- _YOUR INSTRUCTIONS_:
Quote only the lines from the line containing "silver_y, silver_tilt, silver_lean);" to the line containing "for node in", with both of those lines included, please, exactly as written.

- _GIVEN DATA_:
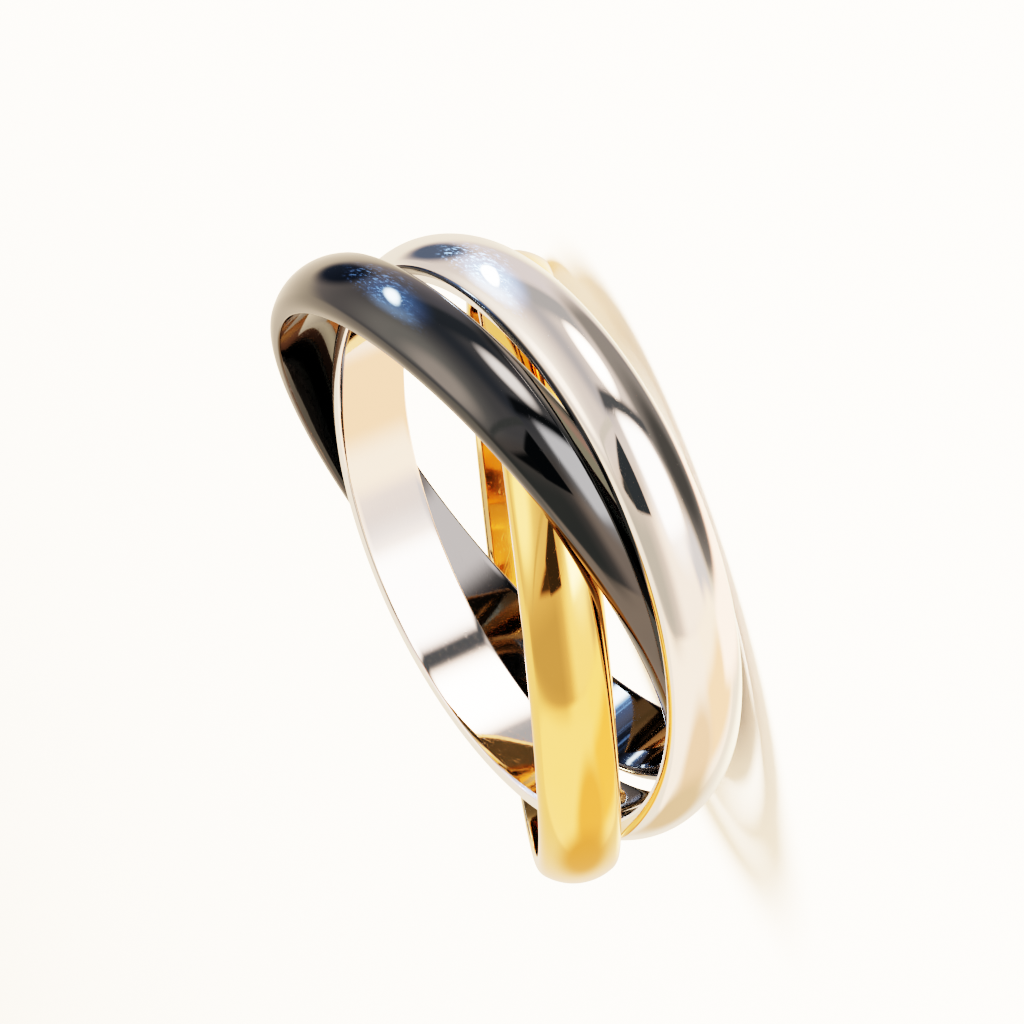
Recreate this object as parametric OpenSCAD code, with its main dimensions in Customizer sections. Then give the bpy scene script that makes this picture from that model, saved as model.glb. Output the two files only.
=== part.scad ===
// Rolling ring: three plain bands, linked in one another like the links of a chain,
// that roll over each other on the finger. All sizes are in millimetres and +Z is up.
// The ring lies on its side on z = 0, each band leaning on its own lowest point, with
// the origin under the middle of its outline.

/* [Band section] */
// Inner radius of each band
inner_radius = 9.2; // [9.1:0.05:9.4]
// Width of each band, along the band's own axis
band_width = 2.6; // [2.4:0.05:2.6]
// Thickness of each band at the crown of its dome
crown_thickness = 1; // [0.9:0.02:1]
// Radius of the dome across the middle of the band
crown_radius = 1.85; // [1.75:0.05:2.05]
// Radius of the dome where it turns down to the side wall
shoulder_radius = 0.55; // [0.45:0.05:0.6]
// Radius of the eased edges of the flat inner face
edge_radius = 0.08; // [0.04:0.01:0.1]

/* [Silver band] */
// Angle between the silver band's axis and the vertical, in degrees
silver_tilt = 17; // [16.75:0.25:17.25]
// Direction that the silver band's axis leans in, in degrees from +X
silver_lean = -103; // [-104:0.5:-102]
// Silver band's centre to the right of the middle
silver_x = 0; // [-0.05:0.01:0.05]
// Silver band's centre behind the middle
silver_y = -1.2; // [-1.25:0.01:-1.15]

/* [Black band] */
// Angle between the black band's axis and the vertical, in degrees
black_tilt = 20.5; // [20:0.25:21]
// Direction that the black band's axis leans in, in degrees from +X
black_lean = -160.5; // [-161.5:0.5:-159.5]
// Black band's centre to the right of the middle
black_x = 0.95; // [0.9:0.01:1]
// Black band's centre behind the middle
black_y = 0; // [-0.05:0.01:0.05]

/* [Gold band] */
// Angle between the gold band's axis and the vertical, in degrees
gold_tilt = 14.5; // [14.25:0.25:15]
// Direction that the gold band's axis leans in, in degrees from +X
gold_lean = 23.5; // [22.5:0.5:24.5]
// Gold band's centre to the right of the middle
gold_x = -0.95; // [-1:0.01:-0.9]
// Gold band's centre behind the middle
gold_y = 1.2; // [1.15:0.01:1.25]

/* [Hidden] */
$fn = 180;

// A band's section is drawn with x outwards from the inner face and y along the axis.
// The shoulder arcs meet the side walls and the crown arc with no crease.
half_width = band_width / 2;
crown_x = crown_thickness - crown_radius;
shoulder_y = half_width - shoulder_radius;
shoulder_x = crown_x + sqrt(pow(crown_radius - shoulder_radius, 2) - pow(shoulder_y, 2));
crown_half_angle = atan2(shoulder_y, shoulder_x - crown_x);
crown_end = [crown_x + crown_radius * cos(crown_half_angle), crown_radius * sin(crown_half_angle)];
// Half the width of the flat inner face, between its eased edges
face_half = half_width - edge_radius;

// How far a band leans over in the directions +X and +Y, as a part of its axis's length
function lean_x(tilt, lean) = sin(tilt) * cos(lean);
function lean_y(tilt, lean) = sin(tilt) * sin(lean);

// How far a band reaches from its centre towards a side, from its lean in that direction
function side_reach(share) = (inner_radius + crown_x) * sqrt(1 - pow(share, 2)) + crown_radius;

// How far a band reaches down from its centre, which is how high its centre lies
function rest_height(tilt) =
    (inner_radius + shoulder_x) * sin(tilt) + shoulder_y * cos(tilt) + shoulder_radius;

// Middle of the three bands' outline, from where they reach on each side
bands = [
    [silver_x, silver_y, silver_tilt, silver_lean],
    [black_x, black_y, black_tilt, black_lean],
    [gold_x, gold_y, gold_tilt, gold_lean]
];
right_ends = [for (b = bands) b[0] + side_reach(lean_x(b[2], b[3]))];
left_ends = [for (b = bands) b[0] - side_reach(lean_x(b[2], b[3]))];
back_ends = [for (b = bands) b[1] + side_reach(lean_y(b[2], b[3]))];
front_ends = [for (b = bands) b[1] - side_reach(lean_y(b[2], b[3]))];
middle_x = (max(right_ends) + min(left_ends)) / 2;
middle_y = (max(back_ends) + min(front_ends)) / 2;

// Section of a band: flat inside, domed outside, with thin side walls
module band_section() {
    // Crown of the dome
    intersection() {
        translate([crown_x, 0]) circle(r = crown_radius);
        polygon([
            [0, -face_half],
            [crown_end[0], -crown_end[1]],
            [crown_thickness, -crown_end[1]],
            [crown_thickness, crown_end[1]],
            [crown_end[0], crown_end[1]],
            [0, face_half]
        ]);
    }
    for (side = [-1, 1]) {
        // Shoulder of the dome, a quarter of a disc
        translate([shoulder_x, side * shoulder_y])
            intersection() {
                circle(r = shoulder_radius);
                translate([0, side > 0 ? 0 : -shoulder_radius])
                    square([shoulder_radius, shoulder_radius]);
            }
        // Eased edge of the inner face
        translate([edge_radius, side * face_half]) circle(r = edge_radius);
    }
    // Side walls and inner face
    translate([edge_radius, -half_width]) square([shoulder_x - edge_radius, band_width]);
    translate([0, -face_half]) square([shoulder_x, 2 * face_half]);
}

// One whole band, leaning by tilt towards lean, with its lowest point on z = 0
module band(x, y, tilt, lean) {
    translate([x - middle_x, y - middle_y, rest_height(tilt)])
        rotate([0, tilt, lean])
            rotate_extrude()
                translate([inner_radius, 0]) band_section();
}

module silver_band() {
    color("silver") band(silver_x, silver_y, silver_tilt, silver_lean);
}

module black_band() {
    color("dimgray") band(black_x, black_y, black_tilt, black_lean);
}

module gold_band() {
    color("gold") band(gold_x, gold_y, gold_tilt, gold_lean);
}

silver_band();
black_band();
gold_band();
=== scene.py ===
# %% [markdown]
# Rolling ring: three plain metal bands that are linked in one another. Each is the same
# polished hoop, domed outside and flat inside, in silver-coloured steel, in a black
# gunmetal coating and in yellow gold plating. The ring lies on its side on a pale table.
#
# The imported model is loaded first. It says how large the bands are and how they lie, so
# nothing below has to be placed by eye. Blender counts in metres, and MM turns a number
# of millimetres into them.

# %% Load the frame
import math

import bpy
import numpy as np
from mathutils import Matrix, Vector


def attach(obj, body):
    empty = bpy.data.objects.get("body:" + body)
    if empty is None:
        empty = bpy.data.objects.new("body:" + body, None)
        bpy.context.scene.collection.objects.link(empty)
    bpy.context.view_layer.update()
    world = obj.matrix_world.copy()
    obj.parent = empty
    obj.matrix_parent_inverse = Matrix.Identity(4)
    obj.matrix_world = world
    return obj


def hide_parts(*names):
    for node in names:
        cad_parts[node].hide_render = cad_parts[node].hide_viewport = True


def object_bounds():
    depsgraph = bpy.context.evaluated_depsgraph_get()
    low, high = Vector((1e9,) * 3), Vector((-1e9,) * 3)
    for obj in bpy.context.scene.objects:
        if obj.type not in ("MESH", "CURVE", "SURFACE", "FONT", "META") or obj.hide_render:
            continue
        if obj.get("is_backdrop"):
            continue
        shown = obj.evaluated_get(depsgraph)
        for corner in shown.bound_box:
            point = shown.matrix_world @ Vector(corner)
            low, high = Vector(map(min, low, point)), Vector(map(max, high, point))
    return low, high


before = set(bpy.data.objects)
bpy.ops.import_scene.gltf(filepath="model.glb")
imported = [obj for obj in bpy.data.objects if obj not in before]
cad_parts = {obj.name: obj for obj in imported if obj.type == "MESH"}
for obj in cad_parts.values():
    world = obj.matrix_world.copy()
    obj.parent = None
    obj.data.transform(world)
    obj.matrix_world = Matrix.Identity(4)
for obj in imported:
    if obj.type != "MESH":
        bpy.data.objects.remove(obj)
cad_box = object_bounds()
MM = 0.001
print("bands:", sorted(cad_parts))
print("size in mm:", [round((high - low) / MM, 2) for low, high in zip(*cad_box)])

# %% [markdown]
# A band is a circle in space, so five facts place it: its centre, its axis, its inner
# radius, its thickness and its width. They could be typed in, but the model already
# holds them. A ring's points spread far in its own plane and little along its axis,
# so the direction of least spread is the axis.


# %% Measure how each band lies
def mesh_points(mesh):
    """Places of all the mesh's vertices, one row each."""
    points = np.empty(len(mesh.vertices) * 3)
    mesh.vertices.foreach_get("co", points)
    return points.reshape(-1, 3)


def lie_of(node):
    """Centre, axis and section sizes of a band's solid, measured from its mesh.

    The singular vectors of the points, taken from their mean, are the band's own
    directions, and the last is its axis. The centre is half-way between the extremes
    along each direction. Radii are distances from the axis."""
    points = mesh_points(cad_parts[node].data)
    mean = points.mean(axis=0)
    directions = np.linalg.svd(points - mean, full_matrices=False)[2]
    spread = (points - mean) @ directions.T
    centre = mean + (spread.max(axis=0) + spread.min(axis=0)) / 2 @ directions
    axis = directions[2] * np.sign(directions[2][2])
    along = (points - centre) @ axis
    radius = np.linalg.norm(points - centre - np.outer(along, axis), axis=1)
    return {
        "centre": centre,
        "axis": axis,
        "inner_radius": radius.min(),
        "outer_radius": radius.max(),
        "half_width": along.max(),
    }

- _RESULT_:
    color("silver") band(silver_x, silver_y, silver_tilt, silver_lean);
}

module black_band() {
    color("dimgray") band(black_x, black_y, black_tilt, black_lean);
}

module gold_band() {
    color("gold") band(gold_x, gold_y, gold_tilt, gold_lean);
}

silver_band();
black_band();
gold_band();
=== scene.py ===
# %% [markdown]
# Rolling ring: three plain metal bands that are linked in one another. Each is the same
# polished hoop, domed outside and flat inside, in silver-coloured steel, in a black
# gunmetal coating and in yellow gold plating. The ring lies on its side on a pale table.
#
# The imported model is loaded first. It says how large the bands are and how they lie, so
# nothing below has to be placed by eye. Blender counts in metres, and MM turns a number
# of millimetres into them.

# %% Load the frame
import math

import bpy
import numpy as np
from mathutils import Matrix, Vector


def attach(obj, body):
    empty = bpy.data.objects.get("body:" + body)
    if empty is None:
        empty = bpy.data.objects.new("body:" + body, None)
        bpy.context.scene.collection.objects.link(empty)
    bpy.context.view_layer.update()
    world = obj.matrix_world.copy()
    obj.parent = empty
    obj.matrix_parent_inverse = Matrix.Identity(4)
    obj.matrix_world = world
    return obj


def hide_parts(*names):
    for node in names:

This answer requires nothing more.